1) Global Financial Register/Worldwide Register of Financial Wealth -

a) It already exists in some countries but is not truly global right now since it is private, not public (transfer ownership of data to public).

b) Automatic exchange of information between banks of all tax havens and foreign tax authorities should be implemented (will be a huge blow to financial secrecy).

c) Identification of beneficial owners should be made mandatory.

2) Levy sanctions -

a) They should be proportional to the cost that tax havens impose on other countries (asking politely allows the tax havens to prosper)

b) Countries can possibly impose trade tariffs (needs collective international pressure rather than by a few countries to be effective)

“Without access to foreign markets, tax havens are condemned to die”

3) Tax on MNCs -

a) It should be on their consolidated worldwide profit rather than country by country profits because accounts are maneuvered by accountants

b) The location of profits should not be manipulated by using measures like “amount of sales made” as a profit declaration criteria because companies can’t change that

4) A tax on Capital -

a) Each country could preserve its fiscal sovereignty (can return tax collected later on or impose progressive rate, as per wish)

b) It can reduce the worldwide use of shell companies, etc since the tax would be reimbursable after the wealth is declared on an individual basis

c) It will allow countries to tax wealth without fear of evasion (if it is globally imposed)
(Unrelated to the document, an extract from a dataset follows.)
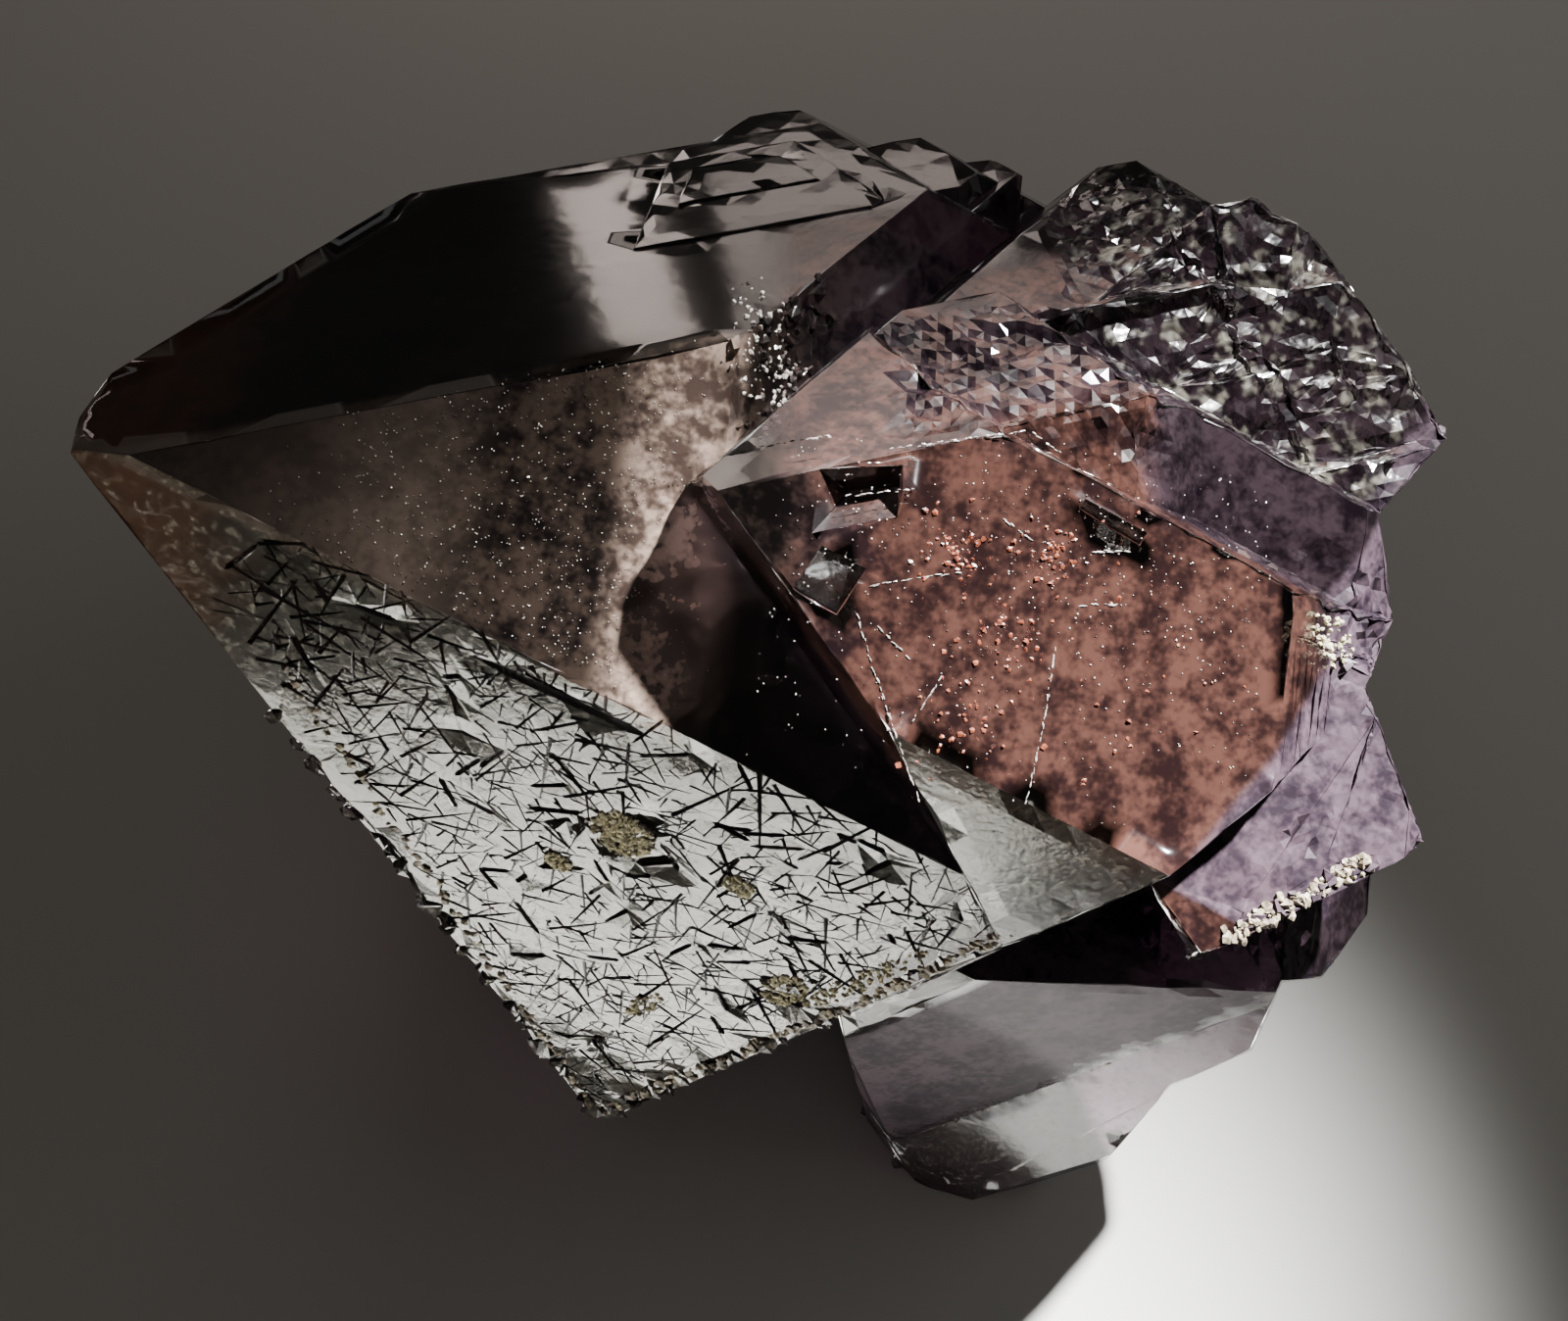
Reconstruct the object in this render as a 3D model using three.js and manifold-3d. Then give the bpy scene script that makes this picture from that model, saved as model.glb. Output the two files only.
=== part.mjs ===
// An amethyst point: one large quartz crystal with a raised crystal on its front and smaller ones grown round
// its lower end, all in parallel growth, so that every crystal shares one set of face directions.
// Millimetres, +Z up. The specimen rests on a flat cut where it was taken off the rock, at z = 0.
import * as THREE from "three";
import { ConvexGeometry } from "three/addons/geometries/ConvexGeometry.js";
import { mergeVertices } from "three/addons/utils/BufferGeometryUtils.js";
import Module from "manifold-3d";

const wasm = await Module();
wasm.setup();

// Quartz: six roof faces lean this far from the crystal's long axis, and six walls stand along it.
const ROOF_LEAN = 51.79;
const WALL_LEAN = 90;
const SIDES = 6;
// Faces are numbered round the long axis, 60 degrees apart. The front one looks at the viewer.
const FRONT = 0;
const UPPER = 1;
const REAR_TOP = 2;
const REAR = 3;
const LOWER = 5;

// How the whole growth lies: its long axis leans from the vertical towards a heading, and is spun on itself.
const LEAN = 43.1;
const HEADING = 187.1;
const SPIN = 160.5;
// The corner near the tip where the three faces in front meet. Distances to faces are measured from it.
const FRONT_CORNER = [-24, 0, 33.2];
// How far below that corner, along the long axis, the growth broke off.
const BREAK = -41;
const FAR = 200;

const radians = THREE.MathUtils.degToRad;

// Repeatable random numbers, so that the small growth comes out the same each time.
function dice(seed) {
  let state = seed;
  const roll = () => {
    state = (state * 1664525 + 1013904223) % 4294967296;
    return state / 4294967296;
  };
  return (low, high) => low + (high - low) * roll();
}

function faceNormal(side, lean) {
  const round = (side * 2 * Math.PI) / SIDES;
  const out = Math.sin(radians(lean));
  return new THREE.Vector3(out * Math.cos(round), out * Math.sin(round), Math.cos(radians(lean)));
}

// A face's own frame: x runs down it, y across it towards the next side, z out of it.
function faceFrame(side, lean, far) {
  const out = faceNormal(side, lean);
  const down = faceNormal(side, lean + 90);
  const across = new THREE.Vector3().crossVectors(out, down);
  return new THREE.Matrix4().makeBasis(down, across, out).setPosition(out.clone().multiplyScalar(far));
}

// The corners of the convex solid between planes, each a normal and its distance from the origin.
function cornersBetween(planes) {
  const corners = [];
  const system = new THREE.Matrix3();
  for (let i = 0; i < planes.length; i++)
    for (let j = i + 1; j < planes.length; j++)
      for (let k = j + 1; k < planes.length; k++) {
        const [p, q, r] = [planes[i], planes[j], planes[k]];
        system.set(...p.normal.toArray(), ...q.normal.toArray(), ...r.normal.toArray());
        if (Math.abs(system.determinant()) < 1e-6) continue;
        const corner = new THREE.Vector3(p.far, q.far, r.far).applyMatrix3(system.invert());
        if (planes.every((plane) => plane.normal.dot(corner) < plane.far + 1e-6)) corners.push(corner);
      }
  return corners;
}

function solidFrom(geometry) {
  const bare = geometry.clone();
  bare.deleteAttribute("normal");
  bare.deleteAttribute("uv");
  const merged = mergeVertices(bare, 1e-4);
  return new wasm.Manifold(
    new wasm.Mesh({
      numProp: 3,
      vertProperties: new Float32Array(merged.attributes.position.array),
      triVerts: new Uint32Array(merged.index.array),
    }),
  );
}

function geometryOf(solid) {
  const mesh = solid.getMesh();
  const geometry = new THREE.BufferGeometry();
  geometry.setAttribute("position", new THREE.BufferAttribute(mesh.vertProperties.slice(), 3));
  geometry.setIndex(new THREE.BufferAttribute(mesh.triVerts.slice(), 1));
  return geometry;
}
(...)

“The supreme irony is that a policy of on-demand exchange can thus function only by exploiting information obtained on the edge of legality (through stolen files or undeclared account information).”

Other Insights

1) Treaties/agreements are not helpful because banks/countries find loopholes

2) Competition of new tax havens is a facade because a large number of banks in these tax havens are branches of Swiss establishments

3) Numbered accounts have been forbidden by anti-money-laundering legislation but have been replaced by trusts, foundations, and shell companies “on bank statements the “account 12345” has become that of “company ABCDE”. In all cases, the true owner remains undetectable.”
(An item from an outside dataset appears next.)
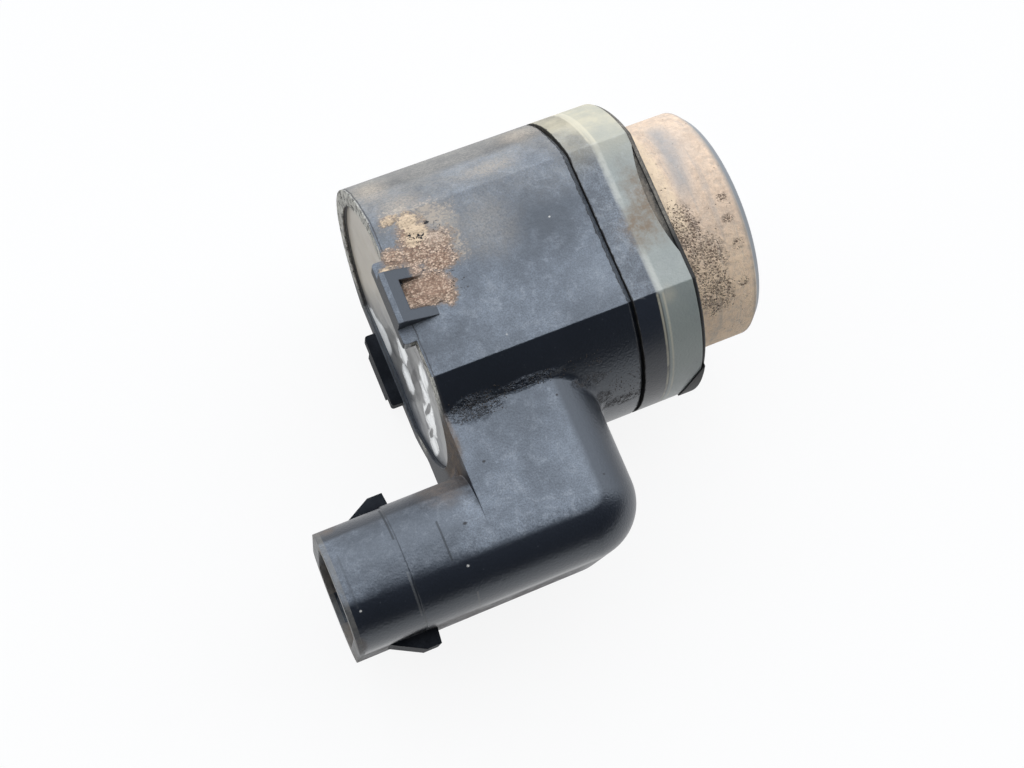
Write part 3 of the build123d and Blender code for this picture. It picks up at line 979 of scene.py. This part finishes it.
# A row is a spot: x, y, z of its centre, its reach along x, y, z, then its share, how ragged
# its edge is and how soft.
SPOTS: dict[str, tuple[Spot, ...]] = {name: tuple(
    Spot(row[:3], row[3:6], *row[6:]) for row in rows) for name, rows in {
    # Spots where the dust layer and its painted sheen are thinner, then spots where they are
    # lighter.
    "film_and_sheen_thin": (
        (-15.0, 2.2, 10.4, 4.2, 3.6, 3.0, 0.85, 1.2, 0.95),
        (-25.6, -4.0, 10.4, 3.4, 2.6, 2.0, 0.65, 1.2, 0.95),
        (-33.0, -15.5, 8.5, 6.5, 5.5, 4.0, 0.6, 0.6, 0.5),
    ),
    "film_and_sheen_dim": (
        (-12.9, -3.6, 10.4, 2.6, 3.0, 2.0, 0.6, 1.2, 0.95),
        (-18.0, -15.0, 8.5, 4.2, 4.6, 2.0, 0.35, 1.2, 0.95),
    ),
    "dust_bare": (
        (-13.8, 6.6, 9.2, 2.6, 2.4, 4.0, 0.6, 0.8, 0.9),
    ),
    "dust_middle": (
        (-19.3, 2.9, 10.4, 3.8, 3.4, 2.0, 0.5, 0.6, 0.95),
        (-21.8, 4.3, 10.4, 1.9, 1.7, 2.0, 0.7, 0.6, 0.9),
    ),
    "sand": (
        (-13.3, 9.9, 6.8, 2.6, 2.2, 3.4, 0.7, 0.5, 0.95),
        (-25.4, 9.3, 7.6, 1.9, 3.0, 3.4, 0.65, 0.5, 0.95),
        (-24.2, 6.8, 9.9, 2.6, 1.8, 1.8, 0.6, 0.5, 0.95),
        (-17.0, 7.4, 9.75, 3.4, 1.2, 1.5, 0.5, 0.5, 0.95),
    ),
    "corner": (
        (-24.6, -8.7, 8.4, 2.6, 1.1, 1.7, 1.0, 0.9, 0.7),
        (-20.4, -8.4, 8.8, 3.2, 0.5, 0.9, 0.8, 0.9, 0.7),
    ),
    "brown": (
        (-16.0, -9.7, 7.1, 1.7, 0.6, 1.4, 0.9, 0.9, 0.7),
        (-15.0, -10.9, 4.9, 1.2, 0.6, 1.4, 0.9, 0.9, 0.7),
        (-13.2, -11.35, 3.7, 2.4, 0.6, 0.9, 0.9, 1.0, 0.7),
        (-24.8, -8.9, 8.2, 1.9, 0.9, 1.4, 0.35, 0.9, 0.7),
    ),
    "cove": (
        (-28.7, -12.7, 6.6, 2.7, 3.0, 3.0, 0.8, 0.7, 0.8),
        (-28.3, -12.0, 0.0, 2.1, 1.8, 8.0, 0.75, 0.7, 0.7),
        (-26.9, -10.6, 4.0, 0.9, 2.9, 6.6, 1.0, 0.6, 0.5),
        (-26.9, -10.2, 8.6, 0.5, 2.4, 1.9, 1.0, 0.7, 0.6),
        (-30.8, -21.6, 2.6, 3.4, 0.9, 3.0, 0.6, 0.6, 0.8),
        (-37.5, -12.6, 4.8, 1.3, 0.9, 2.6, 0.9, 0.8, 0.5),
        (-38.2, -21.0, 5.6, 0.8, 0.9, 2.2, 0.8, 0.8, 0.5),
    ),
    "halo": (
        (-22.7, 5.0, 10.4, 2.8, 2.2, 1.6, 1.0, 1.0, 0.9),
        (-21.9, 2.6, 10.4, 1.6, 2.4, 1.6, 0.8, 1.0, 0.9),
        (-24.7, 5.7, 10.4, 2.4, 1.4, 1.6, 0.9, 1.0, 0.9),
    ),
    "soil": (
        (-24.3, 4.1, 10.4, 1.9, 1.7, 1.6, 1.0, 1.2, 0.9),
        (-26.2, 3.0, 10.4, 1.5, 1.2, 1.6, 0.9, 1.2, 0.9),
        (-24.4, 2.9, 10.4, 2.1, 1.6, 1.6, 1.0, 1.2, 0.8),
        (-22.9, 3.2, 10.4, 1.9, 1.5, 1.6, 0.9, 1.2, 0.9),
        (-23.2, 1.8, 10.4, 1.8, 1.4, 1.6, 1.0, 1.2, 0.8),
        (-24.3, 0.2, 10.2, 2.0, 1.7, 1.6, 1.0, 0.8, 0.6),
        (-25.4, 0.1, 10.3, 1.8, 1.5, 1.2, 1.0, 0.6, 0.6),
        (-25.0, 1.6, 10.8, 0.9, 0.9, 1.0, 0.9, 1.2, 0.8),
        (-23.5, -0.7, 10.4, 1.1, 1.3, 1.6, 0.9, 1.2, 0.9),
    ),
    "ochre": (
        (-25.4, 5.75, 10.4, 1.15, 0.6, 0.9, 0.9, 1.2, 0.9),
        (-24.3, 5.3, 10.4, 1.3, 1.0, 0.9, 1.0, 1.2, 0.9),
        (-24.0, 4.3, 10.4, 1.3, 1.1, 0.9, 1.0, 1.2, 0.9),
        (-24.4, 3.7, 10.4, 0.9, 0.8, 0.9, 0.9, 1.2, 0.9),
        (-27.0, 2.3, 10.4, 0.8, 0.7, 1.2, 0.6, 1.0, 0.9),
    ),
    "pink": (
        (-22.7, 3.7, 10.4, 1.7, 1.3, 1.6, 0.75, 0.9, 0.95),
    ),
    "pocket": (
        (-24.6, 0.1, 10.3, 2.2, 1.5, 1.6, 0.4, 0.6, 0.8),
    ),
    "soil_pits": (
        (-24.4, 4.1, 10.4, 0.5, 0.36, 0.6, 0.9, 1.2, 0.9),
        (-23.7, 3.9, 10.4, 0.6, 0.36, 0.6, 0.9, 1.2, 0.9),
        (-23.0, 4.75, 10.4, 0.34, 0.2, 0.6, 0.7, 1.2, 0.9),
    ),
    "bright": (
        (-29.3, -18.9, 8.2, 0.13, 0.11, 0.3, 0.9, 0.3, 0.5),
        (-37.3, -19.0, 8.2, 0.12, 0.11, 0.3, 0.8, 0.3, 0.5),
        (-14.5, 2.0, 10.4, 0.11, 0.09, 0.3, 0.9, 0.3, 0.5),
        (-20.8, -5.0, 10.4, 0.09, 0.09, 0.3, 0.5, 0.3, 0.5),
    ),
    "dark": (
        (-18.75, -10.0, 8.5, 0.14, 0.11, 0.4, 0.9, 0.4, 0.5),
        (-17.8, -16.5, 8.3, 0.13, 0.12, 0.4, 0.9, 0.4, 0.5),
        (-25.5, -12.55, 8.5, 0.16, 0.11, 0.4, 0.9, 0.4, 0.5),
        (-28.4, -16.1, 8.5, 0.2, 0.14, 0.4, 0.9, 0.4, 0.5),
    ),
    "collar_edge": (
        (-8.6, -6.3, 9.9, 0.9, 1.1, 0.9, 0.7, 0.8, 0.9),
    ),
    "collar_bare": (
        (-9.1, -1.0, 10.4, 0.9, 2.3, 1.5, 0.85, 0.5, 0.5),
    ),
    "collar_dirt": (
        (-8.5, -0.9, 10.3, 2.3, 2.4, 1.4, 1.0, 1.4, 0.9),
        (-7.5, 0.9, 10.3, 1.6, 4.2, 1.6, 1.0, 0.9, 0.85),
    ),
    # The notch at the collar's front, darkened with painted shade and dirt.
    "collar_notch_shade_and_dirt": (
        (-6.8, 0.3, 10.1, 0.45, 2.9, 0.8, 0.7, 0.8, 0.7),
    ),
    "tongue": (
        (-7.35, 0.7, 10.1, 0.75, 4.0, 1.0, 1.0, 0.5, 0.5),
    ),
    "cup_haze": (
        (-2.6, 4.6, 8.0, 1.8, 3.6, 2.6, 0.4, 0.7, 0.95),
    ),
    "cup_dense": (
        (-5.0, -2.0, 9.1, 1.7, 2.9, 2.0, 1.0, 0.9, 0.95),
        (-4.2, -4.6, 8.0, 2.6, 3.0, 2.8, 1.0, 0.9, 0.95),
        (-3.9, -7.0, 6.1, 2.3, 2.5, 2.8, 0.85, 0.9, 0.95),
    ),
    "cup_marks": (
        (-1.5, -0.8, 9.3, 0.55, 0.5, 0.5, 1.0, 0.9, 0.6),
        (-1.7, -2.4, 9.0, 0.55, 0.5, 0.5, 1.0, 0.9, 0.6),
        (-1.5, -4.35, 8.2, 0.6, 0.6, 0.5, 1.0, 0.9, 0.6),
        (-1.6, -6.8, 6.35, 0.6, 0.6, 0.6, 1.0, 0.9, 0.6),
    ),
    # The resin's painted white highlights, then the dark streaks painted across them.
    "painted_glints": (
        (-26.3, 5.4, -10.4, 2.0, 1.7, 1.4, 1.0, 0.9, 0.3),
        (-26.3, 3.9, -9.4, 2.0, 1.9, 1.6, 1.0, 0.9, 0.3),
        (-26.3, 2.3, -8.2, 2.0, 1.7, 1.6, 1.0, 0.9, 0.3),
        (-26.3, -0.6, -3.0, 2.0, 1.3, 1.7, 1.0, 1.1, 0.3),
        (-26.3, -2.3, -5.0, 2.0, 1.5, 1.9, 1.0, 1.1, 0.3),
        (-26.3, -4.1, 3.0, 2.0, 1.2, 2.1, 1.0, 1.1, 0.3),
        (-26.3, -5.2, 0.6, 2.0, 1.5, 2.2, 1.0, 1.1, 0.3),
        (-26.3, -6.6, -1.9, 2.0, 1.5, 2.3, 1.0, 1.1, 0.3),
        (-26.3, -8.0, -4.2, 2.0, 1.2, 2.1, 1.0, 1.1, 0.3),
    ),
    "painted_glint_gaps": (
        (-26.3, -3.0, -1.6, 2.0, 0.6, 2.2, 0.9, 1.2, 0.4),
        (-26.3, -5.9, -1.0, 2.0, 0.35, 2.4, 0.9, 1.2, 0.4),
        (-26.3, -7.3, -3.6, 2.0, 0.35, 1.6, 0.9, 1.2, 0.4),
        (-26.3, 0.9, -6.4, 2.0, 1.2, 0.7, 0.7, 1.2, 0.5),
    ),
}.items()}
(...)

4) Recent policy changes are making it difficult for moderately wealthy individuals to use offshore banks to dodge taxes but they don’t have any impact on ultra-rich people

5) Tax havens are not used to let money sleep in a savings account that earns little or no interest but is used to make the same investments in financial securities that people do from banks in London, New York, etc.
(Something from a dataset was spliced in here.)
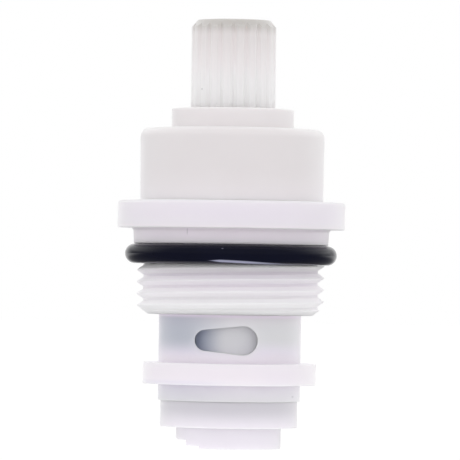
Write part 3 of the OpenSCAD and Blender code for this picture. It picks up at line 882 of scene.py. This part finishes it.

6) G20 initially decided that tax havens should sign at least 12 treaties to be compliant and to be removed from the blacklist of uncooperative states but this was a low threshold (without any reason for the low number) which created a lot of holes in the network of treaties since people could move money to a tax haven without the treaty in place

7) No means to verify that offshore bankers are respecting international regulations so, making regulations by trusting bankers is not a good policy

8) The world financial register will not create privacy issues since property records are public in some countries and there has been little misuse of that information

9) Securities deposited by customers have never been included in the bank’s balance sheets because they don’t belong to the banks and so, are hidden from the world

10) A partial fight against tax havens is actually counterproductive because it increases the incentive of the remaining havens not to cooperate

11) Tax havens can be forced to cooperate if threatened with large-enough penalties

12) Whistleblowing is less likely to occur in small organizations than in big firms so, reliance on whistleblowers to fight against tax havens is not an effective solution


“It is well known that most of the high-denomination notes belong either to defrauders, or all sorts of criminals”

In conclusion, this is a very solution-oriented book on the issue of tax havens. With ample examples and relatable explanations, the book makes it very easy for the layman to grasp the issue at heart and understand the probable solutions which can improve this situation. I would recommend anyone with an interest in this topic to pick up this book for a well-informed read.